Campton encompasses land area: 51.9 sq mi (134.5 km2), water area: 0.6 sq mi (1.5 km2)  1.12%. The elevation is 676 ft (206 m) above sea level. This equates to a population density of 63/sq mi (25/km2). The local time zone is Eastern (UTC-5).

Local area codes are 603. The Federal Information Processing Standard (FIPS) code for the city is 33-08660, which is used in computer filings when non-government agencies and contractors fulfill government contracts. Additional information and the official website of the city is found at www.camptonnh.org.

Campton is a town in Grafton County, New Hampshire, United States. The population was 3,333 at the 2010 census. Campton, which includes the villages of Blair, Campton Hollow, Lower Campton and West Campton, is home to Blair State Forest and Livermore Falls State Forest. It is located in the foothills of the White Mountains, and parts of the White Mountain National Forest are in the northeast.

Both Campton and adjacent Rumney were granted by Governor Benning Wentworth in 1761 to Jabez Spencer of East Haddam, Connecticut, then settled about 1765. But Captain Spencer died before terms of the charter, which required settlement by 50 families, each farming 5 acres (20,000 m2) for every 50 received, were fulfilled.
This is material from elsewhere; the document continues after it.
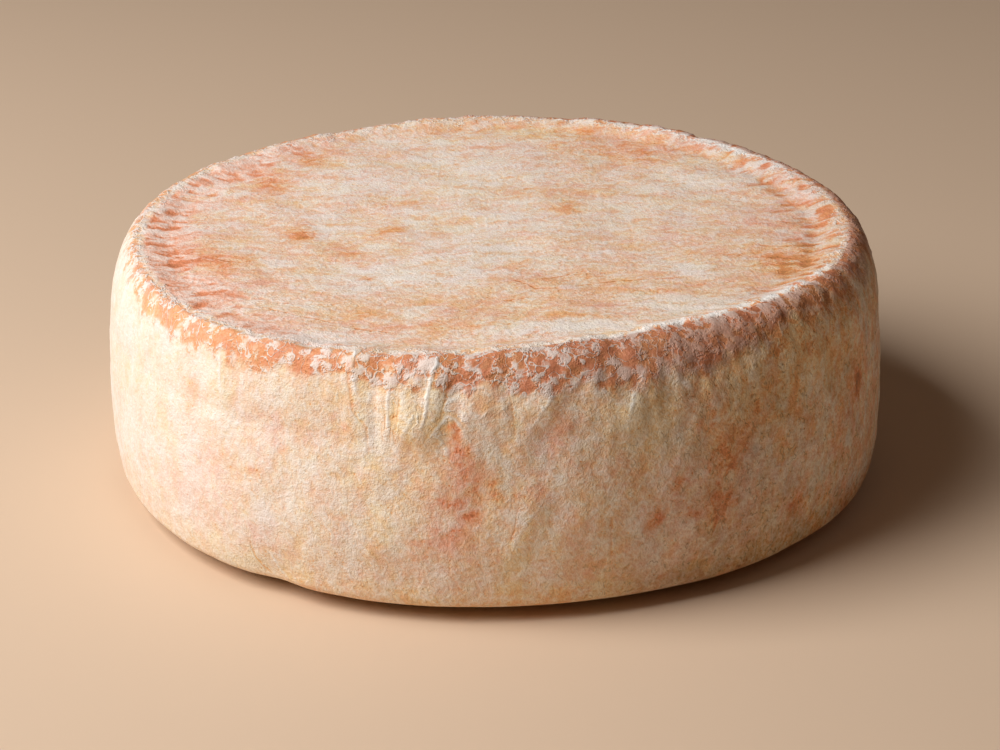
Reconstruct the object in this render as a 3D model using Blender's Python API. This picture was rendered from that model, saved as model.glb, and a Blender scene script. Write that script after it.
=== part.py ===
"""A whole wheel of washed-rind blue cheese: one low, round, slightly lopsided solid.

The wheel stands on its flat base with its axis on Z and its front at -Y. A turned profile gives the
base, the wide bottom corner, the bulging wall, the steep shoulder and the raised rim around the sunken
top. The relief then presses the wheel out of round and adds what the cloth and the hands left in the
rind: upright folds, shallow dents, crimps along the rim and a gentle unevenness all over.
"""

import math

import bmesh
import bpy
from mathutils import Vector, noise

MM = 0.001

# Driving dimensions of the turned wheel, in millimetres.
WALL_RADIUS = 98.4
WALL_BULGE = 1.6
HEIGHT = 64.6
SHOULDER_REACH = 7.0
SHOULDER_DROP = 19.3
BOTTOM_REACH = 21.5
BOTTOM_RISE = 6.4
CREST_RADIUS = 89.6
RIM_SLOPE_WIDTH = 8.0
RIM_RISE = 2.2

# How finely the wheel is divided.
SEGMENTS = 176
TOP_CELLS = SEGMENTS // 8
BOTTOM_ROWS = 6
WALL_ROWS = 9
SHOULDER_ROWS = 6
RIM_ROWS = 4

# How the rim changes round the wheel: it is higher at the sides than at the front and back, and it
# draws in towards the axis over some stretches: (azimuth, half width in degrees, how far it draws in).
RIM_RISE_SWING = 0.9
RIM_INSETS = (
    (-62.0, 34.0, 6.2),
    (-128.0, 26.0, -2.2),
    (42.0, 14.0, 1.6),
)

# The wheel out of true: its top leans, and its outline has two, three and four soft lobes. Each lobe
# is (count, cosine part, sine part), in millimetres of radius.
TOP_LEAN = 1.2
LOBES = (
    (2, -0.3, 0.3),
    (3, 0.1, -0.5),
    (4, -0.1, -0.6),
)

# Unevenness of the rind: (size of a swelling, its height), in millimetres.
SWELLINGS = (
    (34.0, 0.45),
    (13.0, 0.4),
)

# Upright folds in the wall: azimuth and height of the upper end, azimuth and height of the lower end,
# width of the ridge and how far it stands out. Each has a groove of the same depth on its right.
FOLDS = (
    (-97.6, 61.0, -99.6, 48.0, 3.2, 1.1),
    (-109.4, 61.0, -108.0, 44.0, 3.0, 0.8),
    (-104.0, 56.0, -105.4, 38.0, 3.0, 0.5),
    (-67.8, 58.0, -71.4, 47.0, 3.4, 0.8),
    (-82.4, 55.0, -86.0, 45.0, 3.0, 0.6),
    (-84.4, 31.0, -87.4, 19.0, 3.4, 0.8),
    (-130.5, 60.0, -130.2, 49.0, 3.2, 0.7),
    (-150.0, 52.0, -152.0, 38.0, 3.4, 0.6),
    (-38.0, 54.0, -36.0, 40.0, 3.4, 0.7),
    (-14.0, 52.0, -16.0, 40.0, 3.4, 0.5),
    (22.0, 56.0, 20.0, 42.0, 3.4, 0.8),
    (47.0, 53.0, 49.0, 37.0, 3.4, 0.7),
    (71.0, 34.0, 68.0, 18.0, 3.4, 0.6),
    (96.0, 57.0, 93.0, 43.0, 3.4, 0.9),
    (118.0, 53.0, 120.0, 39.0, 3.4, 0.6),
    (143.0, 56.0, 141.0, 44.0, 3.4, 0.7),
    (166.0, 35.0, 168.0, 20.0, 3.4, 0.5),
)

# Dents (negative) and bumps (positive) of the wall: azimuth, height above the base, half width, half
# height and depth.
DENTS = (
    (-121.5, 4.0, 7.0, 7.0, -1.6),
    (-131.0, 9.0, 9.0, 5.0, 0.6),
    (-155.0, 8.0, 12.0, 7.0, -0.5),
    (-84.5, 44.0, 12.0, 11.0, -0.6),
    (-78.0, 24.0, 13.0, 12.0, 0.7),
    (-93.5, 36.0, 10.0, 14.0, -0.5),
    (-101.0, 50.0, 5.0, 5.0, 0.8),
    (-171.0, 47.0, 20.0, 12.0, 0.5),
    (-170.0, 18.0, 14.0, 8.0, 0.2),
    (-9.0, 17.0, 18.0, 9.0, 0.4),
    (-46.0, 30.0, 16.0, 14.0, -0.6),
    (33.0, 52.0, 14.0, 9.0, 0.6),
    (60.0, 40.0, 14.0, 16.0, -0.7),
    (104.0, 20.0, 12.0, 9.0, -0.8),
    (130.0, 28.0, 15.0, 12.0, 0.6),
    (155.0, 30.0, 12.0, 14.0, -0.6),
)

# Crimps along the rim: how many run round it, their height and how far they reach from the crest.
CRIMP_COUNT = 46
CRIMP_HEIGHT = 0.55
CRIMP_REACH = 6.0

RIND_COLOR = (0.76, 0.49, 0.28, 1.0)
RIND_ROUGHNESS = 0.62


def remove_scene_objects():
    """Empties the scene."""
    for thing in list(bpy.data.objects):
        bpy.data.objects.remove(thing, do_unlink=True)


def turned_profile():
    """(radius, height) points from the edge of the base up the wall, over the crest and down the rim."""
    points = []
    for row in range(BOTTOM_ROWS + 1):
        turn = math.pi / 2 * row / BOTTOM_ROWS
        radius = WALL_RADIUS - BOTTOM_REACH * (1 - math.sin(turn))
        points.append((radius, BOTTOM_RISE * (1 - math.cos(turn))))
    wall_top = HEIGHT - SHOULDER_DROP
    for row in range(1, WALL_ROWS):
        share = row / WALL_ROWS
        bulge = WALL_BULGE * 4 * share * (1 - share)
        points.append((WALL_RADIUS + bulge, BOTTOM_RISE + share * (wall_top - BOTTOM_RISE)))
    for row in range(SHOULDER_ROWS + 1):
        turn = math.pi / 2 * row / SHOULDER_ROWS
        radius = WALL_RADIUS - SHOULDER_REACH * (1 - math.cos(turn))
        points.append((radius, wall_top + SHOULDER_DROP * math.sin(turn)))
    for row in range(RIM_ROWS + 1):
        share = row / RIM_ROWS
        fall = RIM_RISE * (1 - math.cos(math.pi * share)) / 2
        points.append((CREST_RADIUS - share * RIM_SLOPE_WIDTH, HEIGHT - fall))
    return points


def spin_profile(mesh):
    """Turns the profile round Z, which leaves the base and the top open."""
    corners = [mesh.verts.new((radius, 0.0, height)) for radius, height in turned_profile()]
    edges = [mesh.edges.new(pair) for pair in zip(corners, corners[1:])]
    bmesh.ops.spin(
        mesh,
        geom=corners + edges,
        cent=(0.0, 0.0, 0.0),
        axis=(0.0, 0.0, 1.0),
        angle=2 * math.pi,
        steps=SEGMENTS,
        use_merge=True,
    )


def add_sunken_top(mesh):
    """A square grid bent to a disc, joined to the foot of the rim's inner slope."""
    outer = [edge for edge in mesh.edges if edge.is_boundary and edge.verts[0].co.z > HEIGHT / 2]
    disc = bmesh.ops.create_grid(mesh, x_segments=TOP_CELLS, y_segments=TOP_CELLS, size=1.0)["verts"]
    radius = CREST_RADIUS - RIM_SLOPE_WIDTH - 2 * math.pi * CREST_RADIUS / SEGMENTS
    for vertex in disc:
        across = math.sqrt(2) * math.sin(math.pi / 4 * vertex.co.x)
        along = math.sqrt(2) * math.sin(math.pi / 4 * vertex.co.y)
        vertex.co.x = radius * across * math.sqrt(1 - along * along / 2)
        vertex.co.y = radius * along * math.sqrt(1 - across * across / 2)
        vertex.co.z = HEIGHT - RIM_RISE
    inner = {edge for vertex in disc for edge in vertex.link_edges if edge.is_boundary}
    bmesh.ops.bridge_loops(mesh, edges=outer + list(inner))


def close_base(mesh):
    """One flat face over the open base."""
    mesh.edges.ensure_lookup_table()
    bmesh.ops.holes_fill(mesh, edges=[edge for edge in mesh.edges if edge.is_boundary], sides=0)


def turn_between(azimuth, other):
    """Degrees from one azimuth to another, between -180 and 180."""
    return (azimuth - other + 180) % 360 - 180


def wall_distance(azimuth, height, other_azimuth, other_height):
    """(along the wall, up the wall) from one place on the wall to another, in millimetres."""
    turn = turn_between(azimuth, other_azimuth)
    return math.radians(turn) * WALL_RADIUS, height - other_height


def fold_relief(azimuth, height):
    """Ridges and grooves of the upright folds."""
    relief = 0.0
    for top_azimuth, top, low_azimuth, low, width, rise in FOLDS:
        share = (height - low) / (top - low)
        centre = low_azimuth + (top_azimuth - low_azimuth) * min(max(share, 0.0), 1.0)
        aside, _ = wall_distance(azimuth, height, centre, height)
        past_end = max(low - height, height - top, 0.0)
        fade = math.exp(-(past_end / width) ** 2)
        ridge = math.exp(-(aside / width) ** 2)
        groove = math.exp(-((aside - 1.6 * width) / width) ** 2)
        relief += rise * fade * (ridge - 0.6 * groove)
    return relief


def dent_relief(azimuth, height):
    """Shallow dents and bumps of the wall."""
    relief = 0.0
    for dent_azimuth, dent_height, half_width, half_height, depth in DENTS:
        aside, above = wall_distance(azimuth, height, dent_azimuth, dent_height)
        relief += depth * math.exp(-(aside / half_width) ** 2 - (above / half_height) ** 2)
    return relief


def crimp_relief(azimuth, radius, height):
    """Irregular crimps across the rim, strongest on its crest."""
    from_crest = math.hypot(radius - CREST_RADIUS, height - HEIGHT)
    fade = math.exp(-(from_crest / CRIMP_REACH) ** 2)
    turn = math.radians(azimuth)
    place = Vector((math.cos(turn), math.sin(turn), 0.0)) * CRIMP_COUNT / math.pi
    return CRIMP_HEIGHT * fade * noise.noise(place + Vector((0.0, 0.0, 7.3)))


def swelling_relief(point):
    """Gentle unevenness, the same all over."""
    relief = 0.0
    for size, height in SWELLINGS:
        relief += height * noise.noise(point / size + Vector((3.1, 5.7, size)))
    return relief


def relief_at(point):
    """How far the rind stands out from the turned surface at a point of it."""
    radius = math.hypot(point.x, point.y)
    azimuth = math.degrees(math.atan2(point.y, point.x))
    above_base = min(point.z / BOTTOM_RISE, 1.0)
    on_wall = min(max((radius - CREST_RADIUS) / SHOULDER_REACH * 2, 0.0), 1.0)
    if point.z < HEIGHT / 2:
        on_wall = 1.0
    relief = swelling_relief(point) + crimp_relief(azimuth, radius, point.z)
    relief += on_wall * (fold_relief(azimuth, point.z) + dent_relief(azimuth, point.z))
    return above_base * relief


def rim_drawn_in(point):
    """The point with the rim moved in or out, and the sunken top raised or lowered, by its azimuth."""
    radius = math.hypot(point.x, point.y)
    azimuth = math.degrees(math.atan2(point.y, point.x))
    inset = sum(
        depth * math.exp(-(turn_between(azimuth, middle) / width) ** 2)
        for middle, width, depth in RIM_INSETS
    )
    shoulder_edge = WALL_RADIUS - SHOULDER_REACH
    if point.z < HEIGHT - SHOULDER_DROP:
        share = 0.0
    elif radius > shoulder_edge:
        share = max(WALL_RADIUS - radius, 0.0) / SHOULDER_REACH
    else:
        share = radius / shoulder_edge
    sunk = 0.0
    if radius < CREST_RADIUS and point.z > HEIGHT / 2:
        foot = CREST_RADIUS - RIM_SLOPE_WIDTH
        down = min((CREST_RADIUS - radius) / RIM_SLOPE_WIDTH, 1.0)
        swing = RIM_RISE_SWING * math.cos(2 * math.radians(azimuth))
        sunk = swing * (1 - math.cos(math.pi * down)) / 2 * min(radius / foot, 1.0) ** 2
    stretch = 1 - inset * share / max(radius, 1.0)
    return Vector((point.x * stretch, point.y * stretch, point.z - sunk))


def out_of_true(point):
    """The point moved by the lobes of the outline and by the lean of the top."""
    azimuth = math.atan2(point.y, point.x)
    swell = sum(c * math.cos(n * azimuth) + s * math.sin(n * azimuth) for n, c, s in LOBES)
    stretch = 1 + swell / WALL_RADIUS
    rise = 1 + TOP_LEAN / HEIGHT * point.x / WALL_RADIUS
    return Vector((point.x * stretch, point.y * stretch, point.z * rise))


def shape_rind(mesh):
    """Moves every vertex of the turned wheel to its place on the real rind."""
    mesh.normal_update()
    places = [vertex.co + vertex.normal * relief_at(vertex.co) for vertex in mesh.verts]
    for vertex, place in zip(mesh.verts, places):
        vertex.co = out_of_true(rim_drawn_in(place)) * MM


def rind_material():
    """Pale orange rind, dry and dull."""
    material = bpy.data.materials.new("rind")
    material.use_nodes = True
    shader = material.node_tree.nodes["Principled BSDF"]
    shader.inputs["Base Color"].default_value = RIND_COLOR
    shader.inputs["Roughness"].default_value = RIND_ROUGHNESS
    shader.inputs["Metallic"].default_value = 0.0
    return material


def build_cheese_wheel():
    """The wheel as one closed solid."""
    mesh = bmesh.new()
    spin_profile(mesh)
    add_sunken_top(mesh)
    close_base(mesh)
    bmesh.ops.recalc_face_normals(mesh, faces=mesh.faces)
    shape_rind(mesh)
    data = bpy.data.meshes.new("cheese_wheel")
    mesh.to_mesh(data)
    mesh.free()
    data.shade_smooth()
    data.materials.append(rind_material())
    wheel = bpy.data.objects.new("cheese_wheel", data)
    bpy.context.scene.collection.objects.link(wheel)
    return wheel


remove_scene_objects()
build_cheese_wheel()
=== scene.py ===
"""The looks of a whole wheel of washed-rind blue cheese.

One closed piece, the rind, takes the place of the wheel's plain solid. It has the solid's form, and
on it the fine relief of the real rind: folds, wrinkles, the crimped and pleated rim, the crumpled top
and the torn skin of the shoulder. Fields with a value for each point say where the rind is orange,
pink, yellow, white or dark, and where its ridges and creases run. Some of the colour is painted light
and shade: paler on the lit side, darker in the shade and at the foot, and lighter or darker on
ridges, creases, pleats and the fine relief.

All lengths are in millimetres until the mesh is written. The wheel's front is at -Y. Azimuths are in
degrees from +X, the wheel's right, so the front has azimuths below 0.
"""

import functools
import itertools
import math

import bpy
import numpy as np
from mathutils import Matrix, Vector, noise


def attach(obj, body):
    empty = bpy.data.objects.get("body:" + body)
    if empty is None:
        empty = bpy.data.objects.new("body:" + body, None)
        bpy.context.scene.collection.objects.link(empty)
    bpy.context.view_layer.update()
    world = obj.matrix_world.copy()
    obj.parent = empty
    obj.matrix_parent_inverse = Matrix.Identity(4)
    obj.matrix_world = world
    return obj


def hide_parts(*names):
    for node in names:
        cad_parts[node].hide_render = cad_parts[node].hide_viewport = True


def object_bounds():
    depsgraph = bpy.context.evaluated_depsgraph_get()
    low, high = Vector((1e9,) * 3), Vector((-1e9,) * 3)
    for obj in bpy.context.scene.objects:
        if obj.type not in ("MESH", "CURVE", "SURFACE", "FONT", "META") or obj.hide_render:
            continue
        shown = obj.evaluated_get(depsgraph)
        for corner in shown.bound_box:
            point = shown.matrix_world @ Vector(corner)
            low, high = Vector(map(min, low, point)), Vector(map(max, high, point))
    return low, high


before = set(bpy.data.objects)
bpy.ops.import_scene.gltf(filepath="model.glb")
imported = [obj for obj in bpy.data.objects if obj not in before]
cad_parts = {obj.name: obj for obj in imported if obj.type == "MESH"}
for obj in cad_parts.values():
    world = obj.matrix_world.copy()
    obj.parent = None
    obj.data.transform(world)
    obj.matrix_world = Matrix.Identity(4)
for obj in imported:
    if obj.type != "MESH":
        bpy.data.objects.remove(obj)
CAD_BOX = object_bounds()

MM = 0.001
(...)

In 1767, Governor John Wentworth issued the heirs and others a new grant. Campton got its name when the first proprietors built a camp here to survey the two towns.
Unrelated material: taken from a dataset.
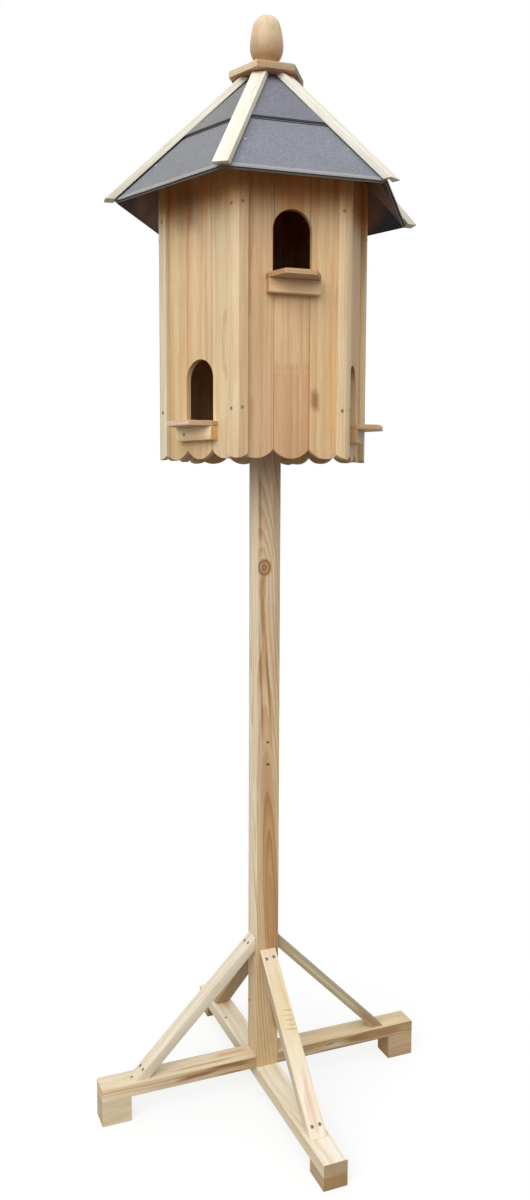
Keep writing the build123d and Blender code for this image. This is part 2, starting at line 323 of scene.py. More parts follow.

Although the surface is mountainous and ledgy, farmers found good soil for cultivation in the intervales along the rivers. By 1859, when the population was 1,439, industries included one sawmill, one gristmill, one tannery and a carriage shop. Sylvester Marsh, builder of the Mount Washington Cog Railway, had his boyhood home in Campton. The town has three covered bridges, including Blair Bridge, which is 292 feet (89 m), 10 inches long, making it the second longest of those entirely within the state.